"Çığlık"

[Prof.Dr. İzzettin Önder'in kaleminden / Evrensel]

"Edward Munch’un çığlık adlı ünlü tablosunu yorumlayanlar, bu eserin ressamın yaşamı boyunca yaşadığı ıstırapların sonucu olduğu kanaatine varmışlardır. Resimde, bir gemi güvertesinde çığlık atan bir kişi ve arkada bu durumu sakince izleyen iki kişi bulunmaktadır. Bu resmi şöyle de yorumlamak mümkündür; resim, fiziksel görüntüler olarak değil de, insanların ruh aleminde yaşadıkları nevrozların algılandığı bir görüntüleme cihazının ekran yansımaları olarak görüldüğünde tablo daha bir anlam kazanmaktadır. Denizin ortasında yaşananları kimileri sükunetle, kimileri ise derin kaygı ve yeis ile karşılamaktadır. Peki, bugün değerli okuyucuları böyle bir yazı ile karşı karşıya koymanın sebebi ne olabilir, sorusuna yanıtım, bu eserin, yaşadığımız derin çöküşte toplumun çeşitli katmanlarındaki insanların çelişkili ruh halinin harika bir görüntüsünü veriyor olmasıdır.... Evet, denizin ortasında giden gemide hepimiz varız, ancak devlet gemisi batmaz, fakat yürütülebilmesi için makine dairesindeki kölelerin her geçen gün daha zorlu külfetlere katlanması gerekir.
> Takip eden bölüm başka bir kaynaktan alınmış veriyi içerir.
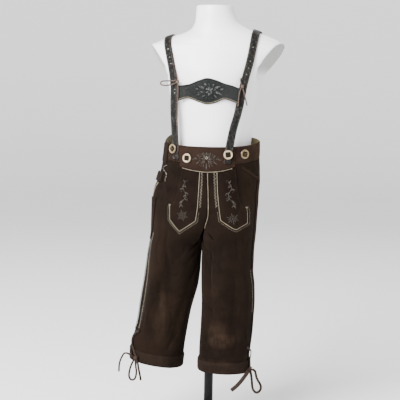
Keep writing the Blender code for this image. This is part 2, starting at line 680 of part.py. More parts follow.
def strap_line(side, face, offset, count=21):
    """One line of a strap from the shoulder's top down to its end: (x, y, z) rows."""
    key = face + "_" + side
    sign = -1.0 if face == "front" else 1.0
    shoulder = read(STRAPS, STRAP_COLUMNS, "z", key, 925.0) + offset
    # height at which the form is as wide as the shoulder point
    probe = np.linspace(895, 940, 450)
    wide = form_half(side, probe)
    top = float(np.interp(-abs(shoulder), -wide, probe))
    share = np.linspace(0, 1, count)
    z = top - (top - STRAP_END[key]) * share ** 2
    x = read(STRAPS, STRAP_COLUMNS, "z", key, z) + offset
    rest = form_depth(x, z)
    under = GAP
    if key == "front_left":          # this end lies on the drop front's band
        under += GAP + OVERLAY_LIFT["leaf"] + OVERLAY_LIFT["flap_band"] + APPLIQUE
    on_band = np.abs(face_on(x, np.minimum(z, BAND_SEEN_TOP), np.full(z.shape, under), face)[:, 1])
    depth = np.where(z < WAIST_TOP - 1.0, np.maximum(rest, on_band), rest)
    depth = pulled_taut(depth, z)
    lean = np.gradient(depth, z)
    normal = np.stack([np.zeros(count), np.ones(count), -lean], axis=1)
    normal /= np.linalg.norm(normal, axis=1, keepdims=True)
    normal[0] = (0, 0, 1)
    line = np.stack([x, sign * (depth + normal[:, 1] * STRAP_CLEAR),
                     z + normal[:, 2] * STRAP_CLEAR], axis=1)
    line[0] = (x[0], 0.0, z[0] + STRAP_CLEAR)
    return line


def strap(side):
    """Whole strap: three lines run from the back button over the shoulder to the front one."""
    half = STRAP_WIDTH / 2
    lines = []
    for offset in (-half, 0.0, half):
        back = strap_line(side, "back", offset)
        front = strap_line(side, "front", offset)
        lines.append(np.concatenate([back[::-1], front[1:]]))
    low = np.stack(lines, axis=1)
    along = np.gradient(low, axis=0)
    across = np.gradient(low, axis=1)
    normal = np.cross(across, along)
    normal /= np.linalg.norm(normal, axis=-1, keepdims=True)
    middle = len(low) // 2
    if normal[middle, 1, 2] < 0:
        normal = -normal
    sheet_solid("brace_" + side, low + normal * STRAP_WALL, low, "strap")


def chest_line(x, z):
    """Depth of the chest strap's inner face: on the form's chest, then straight to the braces."""
    rest = form_depth(x, z)
    over = STRAP_WALL + 2 * GAP
    end = np.array([depth_at_brace("right", z[0]), depth_at_brace("left", z[-1])]) + over
    depth = rest.copy()
    depth[0], depth[-1] = end
    return pulled_taut(depth, x)


def depth_at_brace(side, z):
    line = strap_line(side, "front", -SIDES[side] * STRAP_WIDTH / 2)
    return float(np.interp(-z, -line[:, 2], -line[:, 1]))


def chest_strap():
    x = np.linspace(CHEST_STRAP[0][0], CHEST_STRAP[-1][0], 21)
    top = read(CHEST_STRAP, CHEST_COLUMNS, "x", "top", x)
    low = read(CHEST_STRAP, CHEST_COLUMNS, "x", "bottom", x)
    share = np.linspace(0, 1, 4)[:, None]
    z = top + (low - top) * share
    y = np.stack([-chest_line(x, row) for row in z]) - CHEST_CLEAR
    inner = np.stack([np.broadcast_to(x, z.shape), y, z], axis=-1)
    normal = np.cross(np.gradient(inner, axis=1), np.gradient(inner, axis=0))
    normal /= np.linalg.norm(normal, axis=-1, keepdims=True)
    normal = np.where(normal[..., 1:2] > 0, -normal, normal)
    sheet_solid("chest_strap", inner + normal * STRAP_WALL, inner, "strap")


# ---------------------------------------------------------------- buttons
# Radius and height from the back to the dished face: 22 mm across, 4 mm thick.
BUTTON_PROFILE = ((6.0, 0.0), (9.6, 0.6), (11.0, 1.9), (10.6, 3.2), (8.6, 4.0), (6.9, 3.3), (3.5, 3.2))


def buttons():
    for name, (x, z, lift, face) in BUTTONS.items():
        foot = face_on(np.array([x]), np.array([z]), np.array([lift]), face)[0]
        tip = face_on(np.array([x]), np.array([z]), np.array([lift + 1.0]), face)[0]
        turned(name, BUTTON_PROFILE, foot, (1, 0, 0), tip - foot, "horn")


# ---------------------------------------------------------------- laces, thongs and knots
KNOT_CLEAR = 0.5             # a flat cord end off its knot's round face
# Middle and half sizes of each knot.
KNOTS = {
    "knot_lace_right": ((-163.2, -56.8, 171.5), (5.0, 3.6, 4.6)),
    "knot_lace_left": ((100.2, -16.2, 152.5), (4.4, 4.4, 4.8)),
    "knot_thong_right": ((-71.5, -65.4, 811.0), (4.2, 3.0, 4.6)),
    "knot_thong_left": ((75.5, -69.8, 803.5), (4.6, 3.2, 4.4)),
}
# Ties lie on the leg: side, diameter, how far the middle is off the skin, knot at the end, and
# the angle and row height of each point.
TIES = {
    "lace_right_tie": ("right", LACE, 4.6, "knot_lace_right", (
        (-48, 231), (-44, 226), (-39, 221), (-34, 215), (-30, 208),
        (-30, 201), (-34, 194), (-40, 188), (-46, 183), (-52, 179))),
    "lace_left_tie": ("left", LACE, 4.6, "knot_lace_left", (
        (-30, 206), (-24, 203), (-16, 199), (-7, 194), (-1, 189),
        (1, 183), (-2, 177), (-7, 170), (-10, 164))),
    "hip_lace": ("right", HIP_LACE, 1.7, None, (
        (-37, 627), (-34, 625), (-31, 622), (-28.5, 618.5), (-29.5, 615),
        (-33, 612.5), (-37, 610), (-40, 606), (-41, 600), (-40, 594), (-41, 588))),
}
# Free cords: diameter, the knots that the first and last end come out of, and x, y and z.
CORDS = {
    "lace_right_loop": (LACE, "knot_lace_right", "knot_lace_right", (
        (-169, -57.5, 165), (-172, -58.5, 156), (-175.5, -59.5, 145), (-177.5, -60, 133),
        (-176.5, -59.5, 124), (-171.5, -59, 119), (-165, -58.5, 121), (-161.5, -58, 129),
        (-160.5, -58, 140), (-162, -58.5, 152), (-163.5, -58, 164))),
    "lace_right_end": (LACE, "knot_lace_right", None, (
        (-158.5, -60.5, 165), (-156, -62.2, 158), (-154.5, -62.4, 149), (-152.8, -61, 139),
        (-151, -59.5, 129), (-149.5, -58.5, 119))),
    "lace_right_free": (LACE, "knot_lace_right", None, (
        (-170, -57.5, 174.5), (-175.5, -58.5, 178), (-181.5, -57, 180.5), (-187.5, -54, 180.5),
        (-193, -51, 177.5), (-197.5, -49, 170.5), (-201.5, -47, 162), (-204.5, -46, 152),
        (-205.5, -45.5, 142), (-205.5, -45.5, 133))),
    "lace_left_loop": (LACE, "knot_lace_left", "knot_lace_left", (
        (101.5, -16.5, 145), (103, -16.5, 138), (104.2, -16, 130), (105.3, -16, 120),
        (106.5, -16, 109.5), (109.5, -16, 101.5), (115, -16, 97), (121, -16, 98.5),
        (125.5, -16, 104.5), (126.3, -16, 112), (123.5, -16, 119), (119, -16, 126),
        (115.6, -16, 133), (113.6, -16, 141), (111.6, -16, 147.5), (106.5, -16.2, 151.4))),
    "lace_left_strip": (4.4, "knot_lace_left", None, (
        (99.6, -22.5, 153.5), (98.2, -29.5, 150.5), (94.5, -37, 144.5), (89.5, -42, 137),
        (83.5, -45.5, 129), (77, -47.5, 121), (70, -48.5, 114), (62, -49, 107))),
    "thong_right_loop": (THONG, "knot_thong_right", "knot_thong_right", (
        (-77, -65.5, 808), (-84, -65.3, 805.5), (-91, -65.6, 803.5), (-98, -66.1, 802.5),
        (-105, -66.1, 803), (-110, -65.6, 805.3), (-110, -64.6, 809.8), (-105, -64.1, 812.3),
        (-98, -64.1, 812.8), (-91, -64.1, 813), (-84, -64.3, 813.5), (-77, -64.9, 814))),
    "thong_right_end": (THONG, "knot_thong_right", None, (
        (-70.0, -67.5, 805), (-69.0, -70.4, 797), (-68.5, -71.5, 788), (-68.8, -72.1, 775),
        (-69.2, -72.1, 760), (-69.5, -72.5, 745), (-69.5, -73.5, 730), (-69.5, -74.7, 712))),
    "thong_left_inner": (THONG, "knot_thong_left", None, (
        (72.6, -72.6, 798), (71.6, -75.8, 791), (70.6, -77, 784), (69.8, -77.6, 776),
        (69.2, -78.1, 767), (69, -78.1, 760))),
    "thong_left_outer": (THONG, "knot_thong_left", None, (
        (78, -70.8, 798), (80, -71.2, 791), (82, -70.8, 784), (84, -70.4, 776),
        (86, -69.6, 768), (87.5, -68.6, 761))),
    "thong_left_top": (THONG, None, "knot_thong_left", (
        (72, -66.4, 822), (71.4, -67.8, 817.5), (72.2, -69, 812.5), (73.6, -69.8, 809.5))),
}


def smooth_route(points, spacing):
    """Even points along a smooth curve (Catmull-Rom) through the route's own points."""
    points = np.asarray(points, float)
    padded = np.concatenate([2 * points[:1] - points[1:2], points, 2 * points[-1:] - points[-2:-1]])
    t = np.linspace(0, 1, 12, endpoint=False)[:, None]
    pieces = []
    for k in range(len(points) - 1):
        a, b, c, d = padded[k:k + 4]
        pieces.append(0.5 * (2 * b + (c - a) * t + (2 * a - 5 * b + 4 * c - d) * t ** 2
                             + (3 * b - a - 3 * c + d) * t ** 3))
    line = np.concatenate(pieces + [points[-1:]])
    length = np.sum(np.linalg.norm(np.diff(line, axis=0), axis=1))
    return resample(line, max(5, int(round(length / spacing)) + 1))


def knot_face(knot, toward):
    """Point just off a knot's round face, on the line from its middle towards a point."""
    middle, half = (np.array(sizes) for sizes in KNOTS[knot])
    way = np.asarray(toward, float) - middle
    return middle + way * (1 / np.linalg.norm(way / half) + KNOT_CLEAR / np.linalg.norm(way))


def seated(points, from_knot, to_knot):
    """The route with its ends brought to the faces of the knots that they come out of."""
    points = np.array(points, float)
    if from_knot:
        points[0] = knot_face(from_knot, points[0])
    if to_knot:
        points[-1] = knot_face(to_knot, points[-1])
    return points


def cord(name, points, diameter, finish="thong"):
    curve = bpy.data.curves.new(name, "CURVE")
    curve.dimensions = "3D"
    curve.bevel_depth = diameter / 2 * MM
    curve.bevel_resolution = 2
    curve.use_fill_caps = True
    route = smooth_route(points, 2.2 * diameter)
    spline = curve.splines.new("POLY")
    spline.points.add(len(route) - 1)
    spline.points.foreach_set("co", np.c_[route * MM, np.ones(len(route))].ravel())
    spline.use_smooth = True
    curve.materials.append(FINISHES[finish])
    thing = bpy.data.objects.new(name, curve)
    bpy.context.scene.collection.objects.link(thing)
    return thing


def laces():
    for name, (side, diameter, lift, to_knot, table) in TIES.items():
        angle, z = np.array(table, float).T
        route = skin(side, angle, z, np.full(z.shape, lift))
        cord(name, seated(route, None, to_knot), diameter)
    for name, (diameter, from_knot, to_knot, points) in CORDS.items():
        cord(name, seated(points, from_knot, to_knot), diameter)
    rise = np.radians([-72, -38, 0, 38, 72])[:, None]
    turn = np.linspace(0, 2 * pi, 10, endpoint=False)
    ball = np.stack([np.cos(rise) * np.cos(turn), np.cos(rise) * np.sin(turn),
                     np.sin(rise) * np.ones(turn.shape)], axis=-1)
    for name, (middle, half) in KNOTS.items():
        stack_solid(name, np.array(middle) + ball * np.array(half), "thong")


# ---------------------------------------------------------------- materials and run
FINISHES = {}


def make_finishes():
    for name, (colour, rough) in COLOURS.items():
        finish = bpy.data.materials.new(name)
        finish.use_nodes = True
        shader = finish.node_tree.nodes["Principled BSDF"]
        shader.inputs["Base Color"].default_value = (*colour, 1.0)
        shader.inputs["Roughness"].default_value = rough
        shader.inputs["Metallic"].default_value = 0.0
        FINISHES[name] = finish


def clear_scene():
    for thing in list(bpy.data.objects):
        bpy.data.objects.remove(thing, do_unlink=True)


def main():
    clear_scene()
    make_finishes()
    torso_form()
    stand()
    panels()
    waistband()
    hem_bands()
    flap_band()
    for side in SIDES:
        leaf(side)
        strap(side)
    pipings()
    centre_piping()
    side_welts()
    pockets()
    chest_strap()
    buttons()
    laces()


main()
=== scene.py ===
"""Looks of knee-length leather breeches with braces, worn on a limbless dress form.

Metres, +Z up, and the form faces -Y. Tables are in millimetres and degrees. On a trouser half
the angle is 0 at the outer side, negative towards the front and positive towards the back.
"""

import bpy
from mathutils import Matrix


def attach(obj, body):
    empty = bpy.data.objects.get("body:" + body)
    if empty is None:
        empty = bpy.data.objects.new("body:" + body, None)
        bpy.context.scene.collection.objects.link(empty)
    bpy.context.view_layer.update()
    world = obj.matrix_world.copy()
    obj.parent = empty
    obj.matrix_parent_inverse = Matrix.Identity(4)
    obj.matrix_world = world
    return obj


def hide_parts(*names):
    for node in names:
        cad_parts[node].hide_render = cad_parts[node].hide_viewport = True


bl_info = {
    "name": "Lederhosen on a dress form",
    "version": (1, 0, 0),
    "blender": (4, 5, 0),
    "location": "View3D > Sidebar > Lederhosen",
    "description": "Builds suede breeches, braces and laces, and the dress form that carries them",
    "category": "Add Mesh",
}

from functools import lru_cache, partial, reduce
from math import cos, pi, radians, sin, tan

import bmesh
import bpy
import numpy as np
from bpy.props import FloatProperty, FloatVectorProperty, PointerProperty
from mathutils import Matrix, Vector

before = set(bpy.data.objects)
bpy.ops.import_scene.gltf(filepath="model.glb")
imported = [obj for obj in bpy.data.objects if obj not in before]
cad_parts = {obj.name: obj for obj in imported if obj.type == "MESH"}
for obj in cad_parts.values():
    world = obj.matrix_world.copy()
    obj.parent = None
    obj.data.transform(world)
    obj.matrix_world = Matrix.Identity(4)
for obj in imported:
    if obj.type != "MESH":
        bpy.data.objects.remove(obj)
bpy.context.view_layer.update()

MM = 0.001
GAP = 0.3
SIDES = {"right": -1.0, "left": 1.0}
FACES = {"front": -1.0, "back": 1.0}


def table(names, *rows):
    """Columns of numbers by name, as arrays, from rows of numbers."""
    return dict(zip(names.split(), np.array(rows, dtype=float).T))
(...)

Baskılı resmi faizle piyasa faizi arasında mekik dokuyarak üretim yapmadan varsıllığa kavuşan, kur korumalı mevduatla üretim yapmadan servetine servet katan, devletten olağanüstü vergi avantajı sağlayan sermaye gemide üst katlarda seyretmektedir. Ama gemi üst kattaki vatandaşların himmetiyle değil, kazan dairesindeki kölelerin hizmeti ile batmaktan kurtulmaktadır. Demem o ki, makine dairesindeki kölelerin bu kadar çetin külfetle yüzdürdükleri gemide sefayı üst kattakiler sürmektedir..."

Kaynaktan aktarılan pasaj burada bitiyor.